# Work required
Exactly reproduce each entry, leaving out nothing.

BEGIN Input for this task

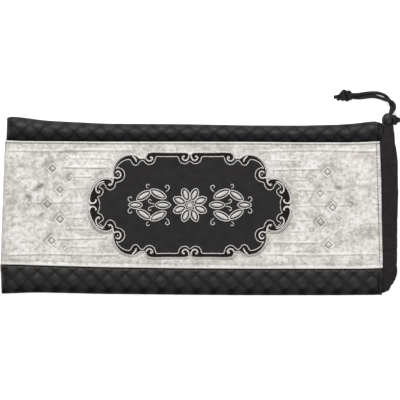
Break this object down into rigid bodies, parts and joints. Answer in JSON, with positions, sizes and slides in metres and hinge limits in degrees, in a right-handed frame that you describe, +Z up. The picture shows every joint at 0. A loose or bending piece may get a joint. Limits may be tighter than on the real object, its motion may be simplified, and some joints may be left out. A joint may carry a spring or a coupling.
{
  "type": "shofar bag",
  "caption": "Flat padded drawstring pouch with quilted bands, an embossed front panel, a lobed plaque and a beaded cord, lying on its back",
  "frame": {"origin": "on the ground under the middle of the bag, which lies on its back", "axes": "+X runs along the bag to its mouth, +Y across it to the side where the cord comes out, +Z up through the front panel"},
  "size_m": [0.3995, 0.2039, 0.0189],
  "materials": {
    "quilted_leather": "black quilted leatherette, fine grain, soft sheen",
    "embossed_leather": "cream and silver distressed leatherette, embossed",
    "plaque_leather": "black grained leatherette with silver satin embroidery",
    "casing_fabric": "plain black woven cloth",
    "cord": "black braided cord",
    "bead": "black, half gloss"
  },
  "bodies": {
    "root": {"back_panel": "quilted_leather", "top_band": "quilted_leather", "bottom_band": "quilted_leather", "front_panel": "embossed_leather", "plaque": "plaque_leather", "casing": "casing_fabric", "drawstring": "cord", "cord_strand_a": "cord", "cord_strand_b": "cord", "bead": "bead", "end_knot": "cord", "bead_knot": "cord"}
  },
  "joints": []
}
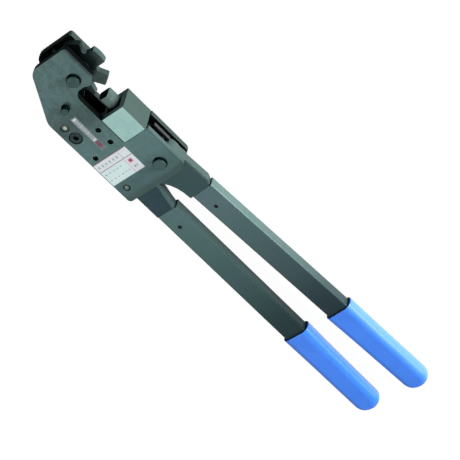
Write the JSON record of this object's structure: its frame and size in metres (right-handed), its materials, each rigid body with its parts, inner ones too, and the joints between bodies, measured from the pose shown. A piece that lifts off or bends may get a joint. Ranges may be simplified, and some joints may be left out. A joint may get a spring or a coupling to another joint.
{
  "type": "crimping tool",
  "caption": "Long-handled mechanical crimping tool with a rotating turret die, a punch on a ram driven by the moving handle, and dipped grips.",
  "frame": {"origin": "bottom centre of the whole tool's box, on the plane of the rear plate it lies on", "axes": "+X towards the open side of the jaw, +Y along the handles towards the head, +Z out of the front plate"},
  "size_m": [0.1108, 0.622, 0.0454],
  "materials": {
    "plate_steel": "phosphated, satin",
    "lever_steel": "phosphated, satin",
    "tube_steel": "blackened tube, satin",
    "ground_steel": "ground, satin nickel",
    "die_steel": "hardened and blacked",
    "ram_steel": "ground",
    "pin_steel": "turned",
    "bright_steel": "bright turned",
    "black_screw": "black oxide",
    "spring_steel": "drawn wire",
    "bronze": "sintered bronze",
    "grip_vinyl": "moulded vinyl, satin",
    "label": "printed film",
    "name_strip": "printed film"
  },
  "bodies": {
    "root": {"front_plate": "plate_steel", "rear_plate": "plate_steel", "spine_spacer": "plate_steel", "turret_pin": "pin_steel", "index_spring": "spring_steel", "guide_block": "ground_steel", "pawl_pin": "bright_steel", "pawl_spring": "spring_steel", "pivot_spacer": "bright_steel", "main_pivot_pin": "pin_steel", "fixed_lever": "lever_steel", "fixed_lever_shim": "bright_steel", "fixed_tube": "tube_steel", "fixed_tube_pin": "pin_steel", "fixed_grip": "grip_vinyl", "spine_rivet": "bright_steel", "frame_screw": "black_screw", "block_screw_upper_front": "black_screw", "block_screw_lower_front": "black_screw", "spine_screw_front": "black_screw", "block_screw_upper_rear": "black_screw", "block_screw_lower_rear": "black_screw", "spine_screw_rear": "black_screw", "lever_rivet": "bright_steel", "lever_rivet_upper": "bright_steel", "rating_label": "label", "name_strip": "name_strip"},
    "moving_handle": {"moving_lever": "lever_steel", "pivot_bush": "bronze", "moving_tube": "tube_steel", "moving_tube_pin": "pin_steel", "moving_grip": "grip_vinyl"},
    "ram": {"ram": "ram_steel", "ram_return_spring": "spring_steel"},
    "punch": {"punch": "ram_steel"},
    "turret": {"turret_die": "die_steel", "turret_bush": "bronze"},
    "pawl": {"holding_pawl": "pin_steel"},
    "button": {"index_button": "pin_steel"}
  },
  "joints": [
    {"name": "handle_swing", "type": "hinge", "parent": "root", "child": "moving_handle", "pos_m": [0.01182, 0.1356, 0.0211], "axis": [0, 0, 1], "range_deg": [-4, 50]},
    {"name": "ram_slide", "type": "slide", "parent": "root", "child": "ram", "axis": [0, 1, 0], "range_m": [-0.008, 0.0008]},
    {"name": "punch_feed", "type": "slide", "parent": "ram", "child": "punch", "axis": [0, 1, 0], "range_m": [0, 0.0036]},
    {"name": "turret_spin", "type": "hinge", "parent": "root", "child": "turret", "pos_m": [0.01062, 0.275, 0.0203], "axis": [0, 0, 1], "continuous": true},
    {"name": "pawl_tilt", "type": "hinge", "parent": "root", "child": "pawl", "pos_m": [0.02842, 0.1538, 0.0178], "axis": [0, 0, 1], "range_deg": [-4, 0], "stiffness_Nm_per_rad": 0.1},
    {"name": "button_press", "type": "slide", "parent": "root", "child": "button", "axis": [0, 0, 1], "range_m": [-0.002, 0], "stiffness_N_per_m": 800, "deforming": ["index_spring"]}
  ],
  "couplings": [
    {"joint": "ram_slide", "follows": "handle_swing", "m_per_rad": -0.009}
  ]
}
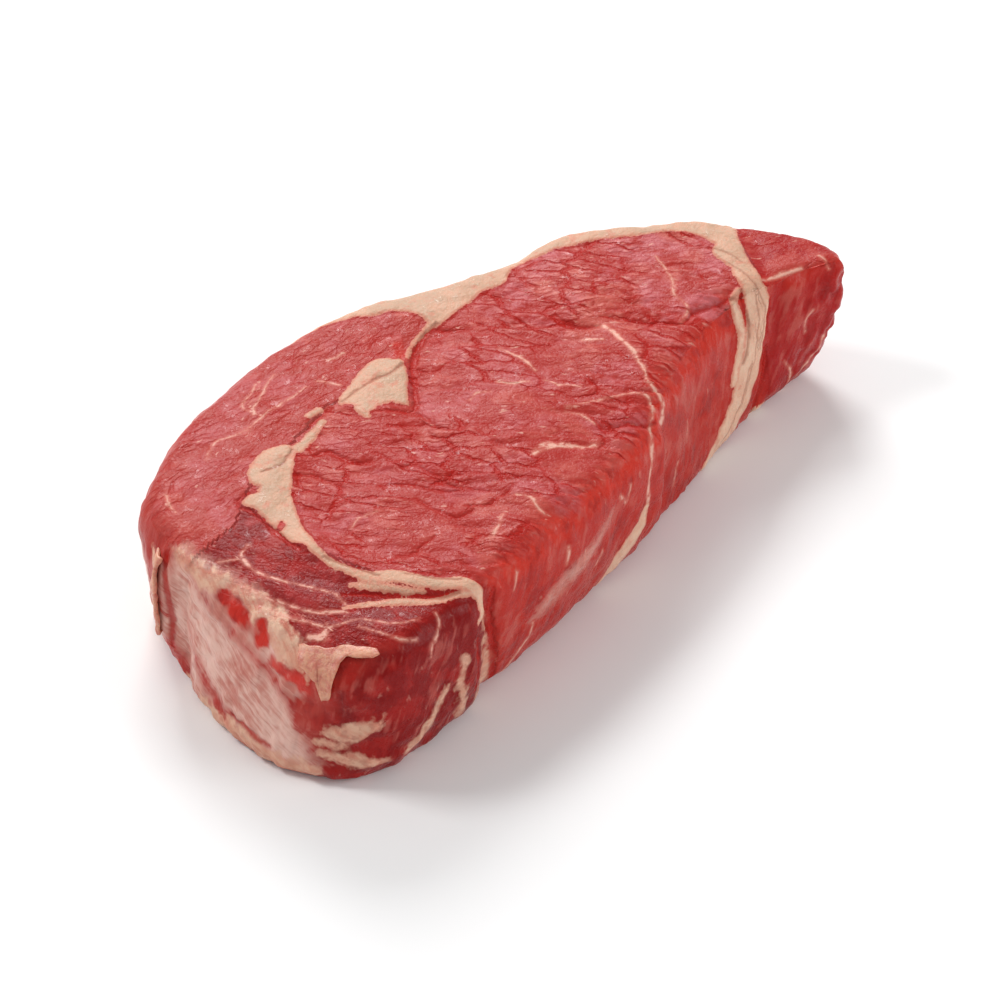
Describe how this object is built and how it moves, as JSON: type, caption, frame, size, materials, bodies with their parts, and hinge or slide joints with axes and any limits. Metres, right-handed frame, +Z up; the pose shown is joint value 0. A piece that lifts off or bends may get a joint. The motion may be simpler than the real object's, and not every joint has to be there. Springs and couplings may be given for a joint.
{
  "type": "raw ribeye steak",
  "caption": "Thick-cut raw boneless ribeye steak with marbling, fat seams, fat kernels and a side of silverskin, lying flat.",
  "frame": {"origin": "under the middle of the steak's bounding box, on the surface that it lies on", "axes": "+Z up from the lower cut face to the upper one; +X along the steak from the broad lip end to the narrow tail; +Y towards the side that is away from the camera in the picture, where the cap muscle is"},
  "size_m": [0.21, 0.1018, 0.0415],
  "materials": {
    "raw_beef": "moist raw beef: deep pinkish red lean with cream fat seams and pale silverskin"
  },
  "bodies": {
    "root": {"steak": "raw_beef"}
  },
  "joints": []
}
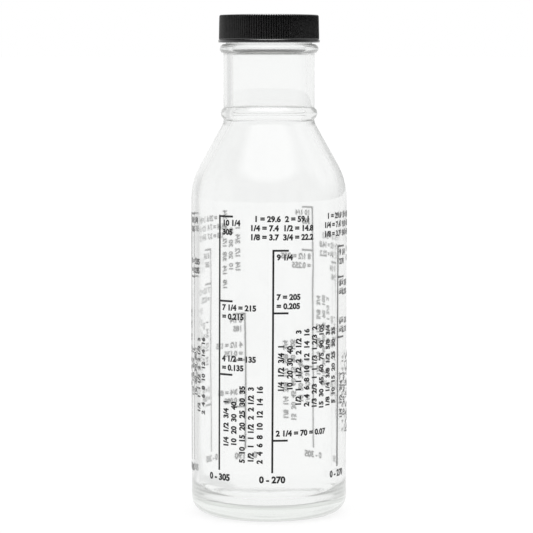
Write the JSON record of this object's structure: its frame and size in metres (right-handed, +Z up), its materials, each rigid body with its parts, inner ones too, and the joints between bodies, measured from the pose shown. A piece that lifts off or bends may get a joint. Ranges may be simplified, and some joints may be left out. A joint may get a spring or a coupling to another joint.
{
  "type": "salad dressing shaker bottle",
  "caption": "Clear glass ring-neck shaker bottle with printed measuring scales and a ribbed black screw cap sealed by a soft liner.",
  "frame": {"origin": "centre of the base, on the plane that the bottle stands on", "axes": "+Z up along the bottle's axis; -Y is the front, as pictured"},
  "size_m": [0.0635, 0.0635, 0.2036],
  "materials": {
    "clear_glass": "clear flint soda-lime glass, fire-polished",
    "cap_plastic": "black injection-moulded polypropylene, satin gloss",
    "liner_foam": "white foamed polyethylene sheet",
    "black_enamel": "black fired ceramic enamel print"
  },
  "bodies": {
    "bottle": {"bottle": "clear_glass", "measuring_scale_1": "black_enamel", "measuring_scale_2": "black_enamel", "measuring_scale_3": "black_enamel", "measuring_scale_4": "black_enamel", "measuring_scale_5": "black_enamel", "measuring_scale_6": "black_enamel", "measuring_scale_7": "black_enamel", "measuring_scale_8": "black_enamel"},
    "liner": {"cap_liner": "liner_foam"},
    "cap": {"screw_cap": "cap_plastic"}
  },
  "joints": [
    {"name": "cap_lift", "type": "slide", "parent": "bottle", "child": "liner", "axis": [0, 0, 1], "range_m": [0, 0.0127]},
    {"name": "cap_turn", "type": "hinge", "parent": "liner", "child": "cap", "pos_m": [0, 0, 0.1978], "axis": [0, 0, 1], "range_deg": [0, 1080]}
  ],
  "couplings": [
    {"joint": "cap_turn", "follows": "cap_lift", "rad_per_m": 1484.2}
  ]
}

END Input for this task

# Result for this task
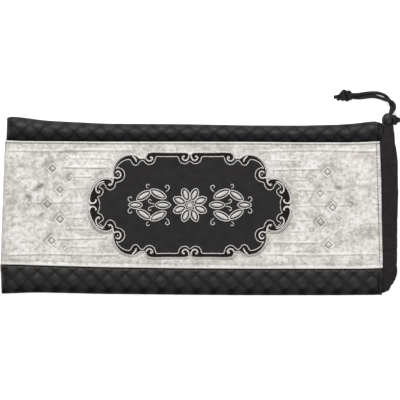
Break this object down into rigid bodies, parts and joints. Answer in JSON, with positions, sizes and slides in metres and hinge limits in degrees, in a right-handed frame that you describe, +Z up. The picture shows every joint at 0. A loose or bending piece may get a joint. Limits may be tighter than on the real object, its motion may be simplified, and some joints may be left out. A joint may carry a spring or a coupling.
{
  "type": "shofar bag",
  "caption": "Flat padded drawstring pouch with quilted bands, an embossed front panel, a lobed plaque and a beaded cord, lying on its back",
  "frame": {"origin": "on the ground under the middle of the bag, which lies on its back", "axes": "+X runs along the bag to its mouth, +Y across it to the side where the cord comes out, +Z up through the front panel"},
  "size_m": [0.3995, 0.2039, 0.0189],
  "materials": {
    "quilted_leather": "black quilted leatherette, fine grain, soft sheen",
    "embossed_leather": "cream and silver distressed leatherette, embossed",
    "plaque_leather": "black grained leatherette with silver satin embroidery",
    "casing_fabric": "plain black woven cloth",
    "cord": "black braided cord",
    "bead": "black, half gloss"
  },
  "bodies": {
    "root": {"back_panel": "quilted_leather", "top_band": "quilted_leather", "bottom_band": "quilted_leather", "front_panel": "embossed_leather", "plaque": "plaque_leather", "casing": "casing_fabric", "drawstring": "cord", "cord_strand_a": "cord", "cord_strand_b": "cord", "bead": "bead", "end_knot": "cord", "bead_knot": "cord"}
  },
  "joints": []
}
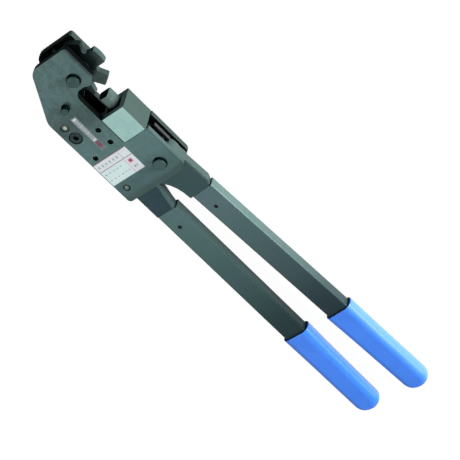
Write the JSON record of this object's structure: its frame and size in metres (right-handed), its materials, each rigid body with its parts, inner ones too, and the joints between bodies, measured from the pose shown. A piece that lifts off or bends may get a joint. Ranges may be simplified, and some joints may be left out. A joint may get a spring or a coupling to another joint.
{
  "type": "crimping tool",
  "caption": "Long-handled mechanical crimping tool with a rotating turret die, a punch on a ram driven by the moving handle, and dipped grips.",
  "frame": {"origin": "bottom centre of the whole tool's box, on the plane of the rear plate it lies on", "axes": "+X towards the open side of the jaw, +Y along the handles towards the head, +Z out of the front plate"},
  "size_m": [0.1108, 0.622, 0.0454],
  "materials": {
    "plate_steel": "phosphated, satin",
    "lever_steel": "phosphated, satin",
    "tube_steel": "blackened tube, satin",
    "ground_steel": "ground, satin nickel",
    "die_steel": "hardened and blacked",
    "ram_steel": "ground",
    "pin_steel": "turned",
    "bright_steel": "bright turned",
    "black_screw": "black oxide",
    "spring_steel": "drawn wire",
    "bronze": "sintered bronze",
    "grip_vinyl": "moulded vinyl, satin",
    "label": "printed film",
    "name_strip": "printed film"
  },
  "bodies": {
    "root": {"front_plate": "plate_steel", "rear_plate": "plate_steel", "spine_spacer": "plate_steel", "turret_pin": "pin_steel", "index_spring": "spring_steel", "guide_block": "ground_steel", "pawl_pin": "bright_steel", "pawl_spring": "spring_steel", "pivot_spacer": "bright_steel", "main_pivot_pin": "pin_steel", "fixed_lever": "lever_steel", "fixed_lever_shim": "bright_steel", "fixed_tube": "tube_steel", "fixed_tube_pin": "pin_steel", "fixed_grip": "grip_vinyl", "spine_rivet": "bright_steel", "frame_screw": "black_screw", "block_screw_upper_front": "black_screw", "block_screw_lower_front": "black_screw", "spine_screw_front": "black_screw", "block_screw_upper_rear": "black_screw", "block_screw_lower_rear": "black_screw", "spine_screw_rear": "black_screw", "lever_rivet": "bright_steel", "lever_rivet_upper": "bright_steel", "rating_label": "label", "name_strip": "name_strip"},
    "moving_handle": {"moving_lever": "lever_steel", "pivot_bush": "bronze", "moving_tube": "tube_steel", "moving_tube_pin": "pin_steel", "moving_grip": "grip_vinyl"},
    "ram": {"ram": "ram_steel", "ram_return_spring": "spring_steel"},
    "punch": {"punch": "ram_steel"},
    "turret": {"turret_die": "die_steel", "turret_bush": "bronze"},
    "pawl": {"holding_pawl": "pin_steel"},
    "button": {"index_button": "pin_steel"}
  },
  "joints": [
    {"name": "handle_swing", "type": "hinge", "parent": "root", "child": "moving_handle", "pos_m": [0.01182, 0.1356, 0.0211], "axis": [0, 0, 1], "range_deg": [-4, 50]},
    {"name": "ram_slide", "type": "slide", "parent": "root", "child": "ram", "axis": [0, 1, 0], "range_m": [-0.008, 0.0008]},
    {"name": "punch_feed", "type": "slide", "parent": "ram", "child": "punch", "axis": [0, 1, 0], "range_m": [0, 0.0036]},
    {"name": "turret_spin", "type": "hinge", "parent": "root", "child": "turret", "pos_m": [0.01062, 0.275, 0.0203], "axis": [0, 0, 1], "continuous": true},
    {"name": "pawl_tilt", "type": "hinge", "parent": "root", "child": "pawl", "pos_m": [0.02842, 0.1538, 0.0178], "axis": [0, 0, 1], "range_deg": [-4, 0], "stiffness_Nm_per_rad": 0.1},
    {"name": "button_press", "type": "slide", "parent": "root", "child": "button", "axis": [0, 0, 1], "range_m": [-0.002, 0], "stiffness_N_per_m": 800, "deforming": ["index_spring"]}
  ],
  "couplings": [
    {"joint": "ram_slide", "follows": "handle_swing", "m_per_rad": -0.009}
  ]
}
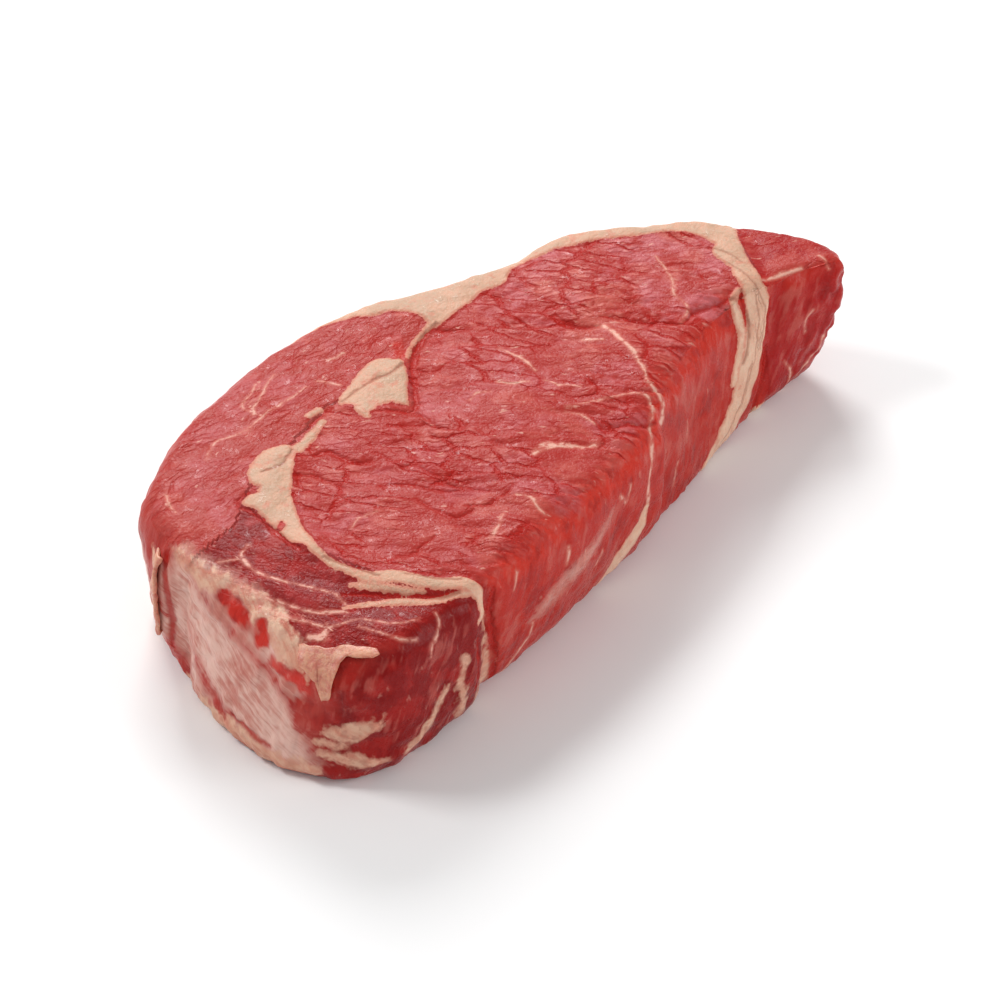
Describe how this object is built and how it moves, as JSON: type, caption, frame, size, materials, bodies with their parts, and hinge or slide joints with axes and any limits. Metres, right-handed frame, +Z up; the pose shown is joint value 0. A piece that lifts off or bends may get a joint. The motion may be simpler than the real object's, and not every joint has to be there. Springs and couplings may be given for a joint.
{
  "type": "raw ribeye steak",
  "caption": "Thick-cut raw boneless ribeye steak with marbling, fat seams, fat kernels and a side of silverskin, lying flat.",
  "frame": {"origin": "under the middle of the steak's bounding box, on the surface that it lies on", "axes": "+Z up from the lower cut face to the upper one; +X along the steak from the broad lip end to the narrow tail; +Y towards the side that is away from the camera in the picture, where the cap muscle is"},
  "size_m": [0.21, 0.1018, 0.0415],
  "materials": {
    "raw_beef": "moist raw beef: deep pinkish red lean with cream fat seams and pale silverskin"
  },
  "bodies": {
    "root": {"steak": "raw_beef"}
  },
  "joints": []
}
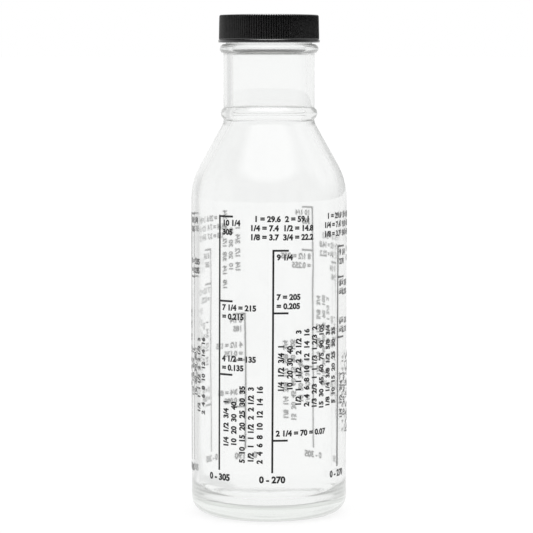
Write the JSON record of this object's structure: its frame and size in metres (right-handed, +Z up), its materials, each rigid body with its parts, inner ones too, and the joints between bodies, measured from the pose shown. A piece that lifts off or bends may get a joint. Ranges may be simplified, and some joints may be left out. A joint may get a spring or a coupling to another joint.
{
  "type": "salad dressing shaker bottle",
  "caption": "Clear glass ring-neck shaker bottle with printed measuring scales and a ribbed black screw cap sealed by a soft liner.",
  "frame": {"origin": "centre of the base, on the plane that the bottle stands on", "axes": "+Z up along the bottle's axis; -Y is the front, as pictured"},
  "size_m": [0.0635, 0.0635, 0.2036],
  "materials": {
    "clear_glass": "clear flint soda-lime glass, fire-polished",
    "cap_plastic": "black injection-moulded polypropylene, satin gloss",
    "liner_foam": "white foamed polyethylene sheet",
    "black_enamel": "black fired ceramic enamel print"
  },
  "bodies": {
    "bottle": {"bottle": "clear_glass", "measuring_scale_1": "black_enamel", "measuring_scale_2": "black_enamel", "measuring_scale_3": "black_enamel", "measuring_scale_4": "black_enamel", "measuring_scale_5": "black_enamel", "measuring_scale_6": "black_enamel", "measuring_scale_7": "black_enamel", "measuring_scale_8": "black_enamel"},
    "liner": {"cap_liner": "liner_foam"},
    "cap": {"screw_cap": "cap_plastic"}
  },
  "joints": [
    {"name": "cap_lift", "type": "slide", "parent": "bottle", "child": "liner", "axis": [0, 0, 1], "range_m": [0, 0.0127]},
    {"name": "cap_turn", "type": "hinge", "parent": "liner", "child": "cap", "pos_m": [0, 0, 0.1978], "axis": [0, 0, 1], "range_deg": [0, 1080]}
  ],
  "couplings": [
    {"joint": "cap_turn", "follows": "cap_lift", "rad_per_m": 1484.2}
  ]
}